Friday 26 August 2011
I have been looking daily at how our forthcoming display of modern New Zealand art will look on Saturday 3 September. The Gallery's new lighting system is the best technology that the artworks have ever been served by. It is pleasing to see what new lighting can improve how works are perceived. With a combination of wall washes and spotlights we have modulated both the ambient and direct light sources.
A painting that I hope visitors will enjoy seeing is Toss Woollaston's Upper Mouterefrom 1946. This is not a painting that has been seem frequently yet it is a powerful example of how Woollaston would look at a view that he was totally familiar with in such an energetic manner. Although it is painted with oil paint it has the spontaneity of watercolour
Toss wrote: 'I like to paint looking, with the light, towards the subject in clear weather. I am not a "weather" man - I am not interested in atmosphere… I'm interested in what I see, and seeing it in the clearest conditions you can get - no mysteries of that sort.'
During the spring of 1945 Toss Woollaston and his friend Colin McCahon both lived in the Nelson area.
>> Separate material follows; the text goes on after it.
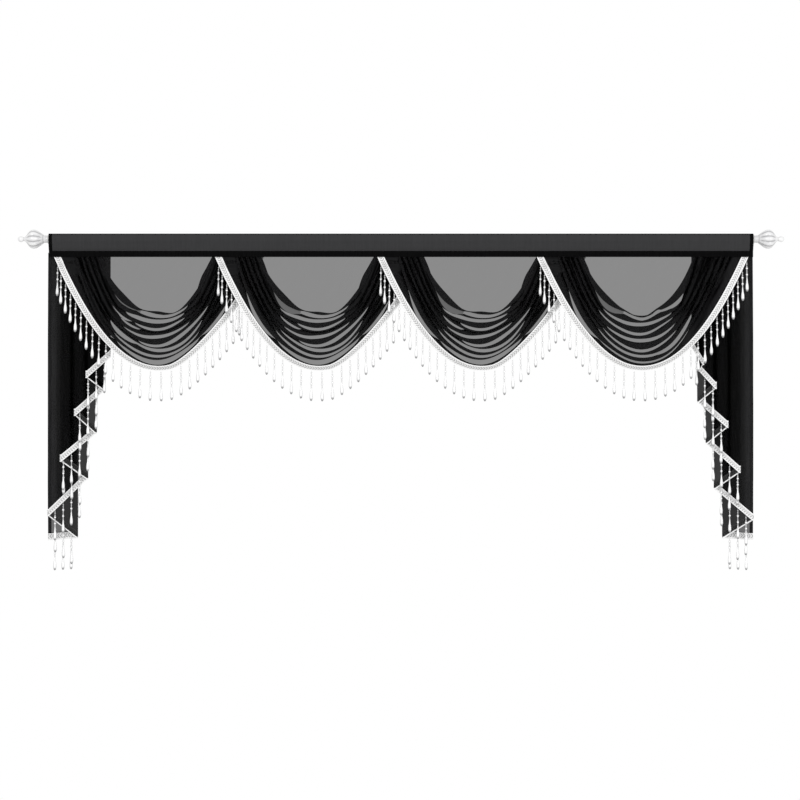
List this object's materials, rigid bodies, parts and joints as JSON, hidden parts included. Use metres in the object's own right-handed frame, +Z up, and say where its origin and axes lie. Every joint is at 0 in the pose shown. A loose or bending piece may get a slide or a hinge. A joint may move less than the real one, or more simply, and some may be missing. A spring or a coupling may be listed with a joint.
{
  "type": "waterfall valance on a curtain rod",
  "caption": "Sheer black waterfall valance with pleated swags, cascade tails and a white beaded braid, hung by its pocket heading on a rod with fluted finials.",
  "frame": {"origin": "middle of the rod's axis", "axes": "+X along the rod to the viewer's right, -Y to the viewer, +Z up"},
  "size_m": [2.1772, 0.1182, 0.9704],
  "materials": {
    "voile": "sheer black voile, one layer shows grey against the light",
    "braid": "white woven braid with satin edges",
    "beads": "clear and pearl white beads",
    "rod": "white paint",
    "finial": "pearl white with grey in the grooves"
  },
  "bodies": {
    "root": {"rod": "rod", "finial_left": "finial", "finial_right": "finial", "heading": "voile", "swag_1": "voile", "swag_2": "voile", "swag_3": "voile", "swag_4": "voile", "tail_left": "voile", "tail_right": "voile", "trim_swag_1": "braid", "trim_swag_2": "braid", "trim_swag_3": "braid", "trim_swag_4": "braid", "trim_tail_left": "braid", "trim_tail_right": "braid"}
  },
  "joints": []
}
World War II had just ended and they were encouraged that there was a more positive future for their family and for their vocation as artists. When Woollaston and McCahon met at this period they discussed art, especially the work of Paul Cezanne, which they studied from a recently published book. Cezanne taught them a lesson: to look at your own landscape so closely that you can visually represent its identity. Upper Moutere fascinated Woollaston and he painted it many times over the next forty years.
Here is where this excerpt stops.